FEBRUARY 22, 2018 – SWAMPSCOTT – Nelson Kessler lived in Swampscott for over 50 years, and spent that time working tirelessly to make the town a cleaner, greener place. He served on five different town boards, three of which he chaired. For this man’s decades of distinguished service, the town of Swampscott gave him three different awards, including the Distinguished Citizen Award.
“He was a strong believer in tikkun olam,” remembered his daughter, Beth Hoffman of Swampscott. “He stuck up for the little guy. He spent his life trying to make life better for everyone around him.”
Kessler died last month after a brief illness. He was 85.
Born on February 8, 1932 to David and Fay Kessler, Kessler spent his Everett childhood surrounded by a big family. Because his father’s nine siblings all settled in Everett, Kessler had 41 first cousins living in close proximity. For many years to follow, members of what came to be known as the “Kessler Cousin Club” met with each other once a month.
A gifted athlete, Kessler was known throughout his high school years as the “Golden Toe of Everett” because he was a kicker for the football team. After high school, he briefly served in the Army during the Korean War, and then went to college to study accounting. After spending an extended period of time courting the woman with whom he fell instantly in love, he married Libby Doliner in 1953. In the nearly 65 years of marriage that followed, the two scarcely left one another’s side.
He eventually went into the family business as a sheet metal worker and an air conditioning duct worker for SMW Local Union #17, which helped build some of Boston’s most iconic buildings, including the Prudential Center. When the family drove into Boston, he liked to point out the towering skyscrapers he had helped build with his own hands.
The Kesslers moved to Swampscott in 1966 and bought a condemned house. “I asked my father if we were going to live in this scary castle,” recalls Hoffman. “He told me, ‘don’t worry, we’ll make it pretty.’” Kessler put all his skills to use in a top-to-bottom renovation of the house he and his wife would live in for over 30 years.
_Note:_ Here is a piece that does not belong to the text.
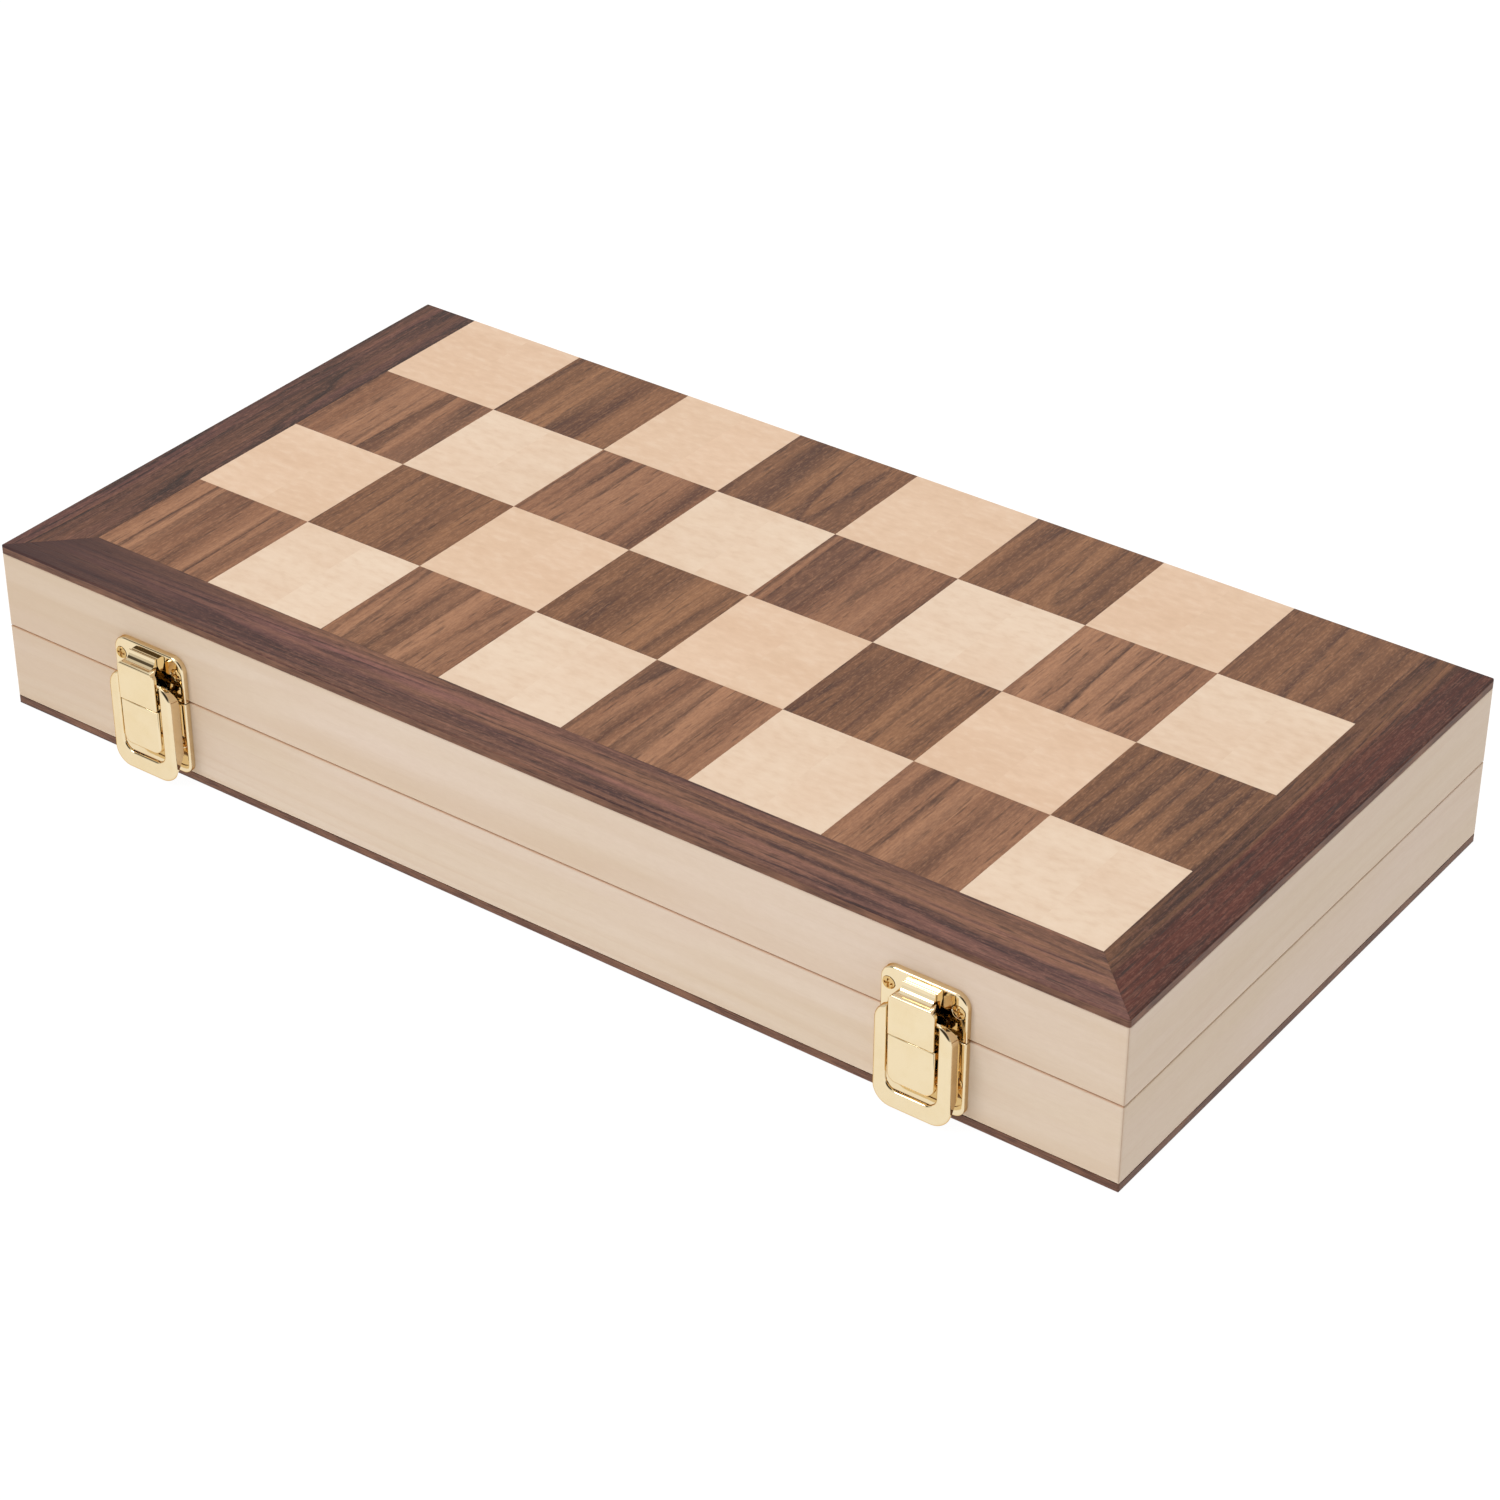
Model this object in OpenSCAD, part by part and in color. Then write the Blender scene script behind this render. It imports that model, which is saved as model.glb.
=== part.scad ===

When he was 55, he contracted rheumatoid arthritis, and was unable to continue his former work. To fill his time, Kessler dove headfirst into volunteer work with Swampscott town government. Even though he was only a volunteer, he treated his work like a full-time job, and showed up at Swampscott Town Hall every day. He attended every single Town Meeting, and knew more about the town than most residents. “He liked to say he had ‘the pulse of the town,’” said his daughter Lesley Dexter. Often, just as the Town Meeting was drawing to a close, Kessler would raise his hand with another point.
“He didn’t let anything slip through the cracks,” said Hoffman. “He wanted to get things done right.”
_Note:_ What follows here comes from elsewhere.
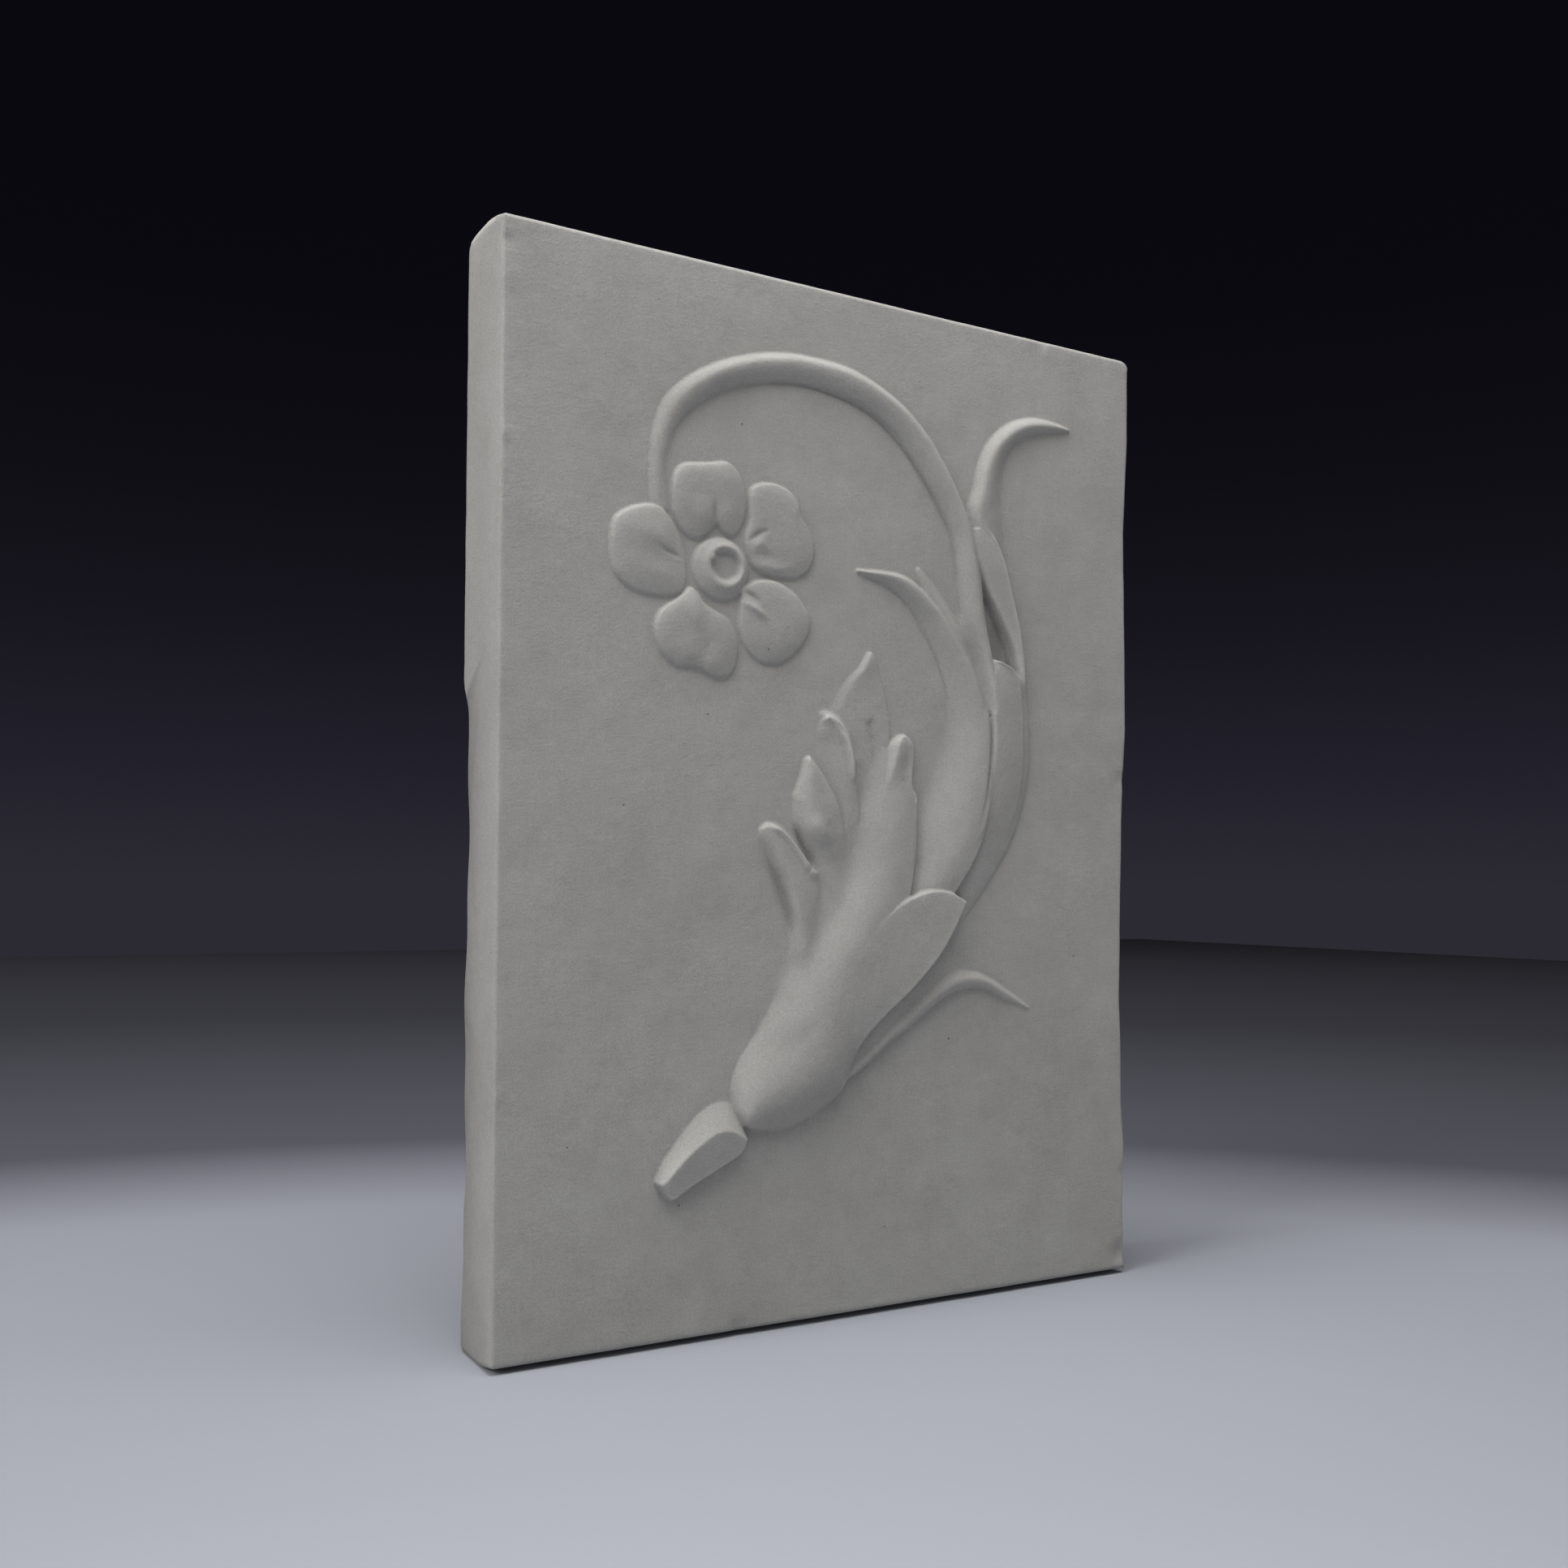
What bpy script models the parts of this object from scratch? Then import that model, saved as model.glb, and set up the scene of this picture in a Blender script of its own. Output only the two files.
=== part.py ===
"""A plaster bas-relief: a thick cast slab with a flower spray standing out of its front.

The slab stands upright on its underside. Its front looks along -Y, +Z is up, and the origin is
on the floor, in the middle of the slab's width and thickness. Lengths are in metres. The spray
is drawn on its own sheet in millimetres: x from the slab's middle line, z from the lower edge of
the front face, and the height of the relief above the ground as a third number.
"""

import math

import bmesh
import bpy
from mathutils import Matrix, Vector

# The slab: a flat front face, and a top and an underside that swell behind it
FACE_HEIGHT = 0.500
PANEL_WIDTH = 0.361
PANEL_THICKNESS = 0.053
TOP_SWELL = 0.005
UNDERSIDE_SWELL = 0.003
FOOT_FLAT_START = 0.014
FRONT_EDGE_ROUND = 0.002
BACK_EDGE_ROUND = 0.006
BACK_TOP_DROP = 0.016
TOP_RIGHT_ROUND = 0.007
OTHER_CORNER_ROUND = 0.002
CORNER_STEPS = 3
RIGHT_SIDE_HOLLOW = 0.0038

# The lower left of the back is spalled away, up to a step in the edge
SPALL_HEIGHT = 0.299
SPALL_DEPTH = 0.015
SPALL_REACH = 0.045
SPALL_STEP_SLOPE = math.radians(20)

# The field that the spray fills, inside plain margins
TOP_MARGIN = 0.035
BOTTOM_MARGIN = 0.064
SIDE_MARGIN = 0.0405
RELIEF_HEIGHT = 0.010

# The sheet that the spray is drawn on, in millimetres
DRAWN_FOOT = 64.0
DRAWN_HEIGHT = 401.0
DRAWN_WIDTH = 280.0
DRAWN_RELIEF = 10.0

# How finely the carving is cut
ALONG = 18
FLANK = 4
PETAL_SIDES = 28
ROOT = 0.004

# The flower, in millimetres on the sheet
FLOWER_CENTRE = (-72.6, 357.0)
BUTTON_RADIUS = 14.2
BUTTON_HEIGHT = 4.0
RING_RADIUS = 10.5
RING_HEIGHT = 1.4
RING_BAND = 4.4
PETAL_HEIGHT = 4.0

PLASTER_COLOUR = (0.52, 0.51, 0.49, 1.0)
PLASTER_ROUGHNESS = 0.9


def spray_scale():
    """How large the drawn spray is on the slab: it fills the field, and keeps its proportions."""
    field_height = FACE_HEIGHT - TOP_MARGIN - BOTTOM_MARGIN
    field_width = PANEL_WIDTH - 2 * SIDE_MARGIN
    return min(field_height / DRAWN_HEIGHT, field_width / DRAWN_WIDTH)


def on_slab(x, z, height):
    """A point of the drawing, at its relief height in front of the slab's ground."""
    scale = spray_scale()
    return Vector((
        x * scale,
        -PANEL_THICKNESS / 2 - height * RELIEF_HEIGHT / DRAWN_RELIEF,
        UNDERSIDE_SWELL + BOTTOM_MARGIN + (z - DRAWN_FOOT) * scale,
    ))


def smooth_point(points, share):
    """The point at a share of the way, 0 to 1, along a smooth curve through all the points."""
    place = share * (len(points) - 1)
    step = min(int(place), len(points) - 2)
    part = place - step
    before = points[max(step - 1, 0)]
    start = points[step]
    end = points[step + 1]
    after = points[min(step + 2, len(points) - 1)]
    return tuple(
        0.5 * (2 * b + (c - a) * part + (2 * a - 5 * b + 4 * c - d) * part ** 2
               + (3 * b - a - 3 * c + d) * part ** 3)
        for a, b, c, d in zip(before, start, end, after)
    )


def plaster():
    """Dry matt plaster, a warm pale grey."""
    material = bpy.data.materials.new("cast_plaster")
    material.use_nodes = True
    shader = material.node_tree.nodes["Principled BSDF"]
    shader.inputs["Base Color"].default_value = PLASTER_COLOUR
    shader.inputs["Roughness"].default_value = PLASTER_ROUGHNESS
    shader.inputs["Metallic"].default_value = 0.0
    return material


def add_object(name, shape, collection):
    """A mesh object made from a bmesh, with its faces pointing outwards."""
    bmesh.ops.recalc_face_normals(shape, faces=shape.faces)
    mesh = bpy.data.meshes.new(name)
    shape.to_mesh(mesh)
    shape.free()
    obj = bpy.data.objects.new(name, mesh)
    collection.objects.link(obj)
    return obj


def add_helper(name, shape, collection):
    """A body that only cuts or joins another one."""
    obj = add_object(name, shape, collection)
    obj.display_type = "WIRE"
    obj.hide_render = True
    return obj


def skin(rings, centre=None):
    """A closed shape through rings of points. Its far end is capped, or runs to a point."""
    shape = bmesh.new()
    rows = [[shape.verts.new(point) for point in ring] for ring in rings]
    for lower, upper in zip(rows, rows[1:]):
        for index, vertex in enumerate(lower):
            following = (index + 1) % len(lower)
            shape.faces.new((vertex, lower[following], upper[following], upper[index]))
    shape.faces.new(rows[0])
    if centre is None:
        shape.faces.new(rows[-1])
    else:
        top = shape.verts.new(centre)
        for index, vertex in enumerate(rows[-1]):
            shape.faces.new((vertex, rows[-1][(index + 1) % len(rows[-1])], top))
    return shape


def flank(swell, rim):
    """How one side of a section climbs: pairs of reach and rise, from the edge to the crest."""
    pairs = []
    for step in range(FLANK):
        reach = 1 - math.cos(0.5 * math.pi * step / FLANK)
        rise = math.sin(0.5 * math.pi * reach) ** swell
        pairs.append((reach, rim + (1 - rim) * rise))
    return pairs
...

In his decades of service to Swampscott, Kessler served on a number of committees dedicated to improving public health. As co-chairman of the Board of Health, he helped implement town-wide curbside recycling, fought to remove harmful pesticide use in schools, and helped preserve parks and air quality, among many other accomplishments. He also put his building expertise to use on the construction of the beloved playground Kid’s Cove, which he was able to finish in a mere weekend, according to Hoffman.
He was just as active in the Jewish community as he was in the town of Swampscott. He served on the board and brotherhood of Temple Israel for over 20 years, often getting up at 5:30 in the mornings on Sunday to prepare a gourmet spread of eggs, lox, hash browns, and sablefish. He kept a kosher home, and enjoyed sitting at the head of the table at large family gatherings at every holiday. “He had a Jewish heart,” said Hoffman. “It was important to him to pass down the traditions to future generations.”
Services for Nelson Kessler were held last month in Salem. He is survived by his wife Libby Kessler, his children Stephen Kessler and wife Barbara of Dennis, Cynthia Picariello and husband John, Lesley Dexter and her husband Ric, Beth Hoffman, all of Swampscott; his brother Bob Kessler and wife Madeleine of Tucson; his grandchildren Jennifer Picariello and husband Andrew Dixon, Heather Flatto and husband Scott, David Hoffman and fiancée Ashley Pivnick, and Adam and Ethan Dexter.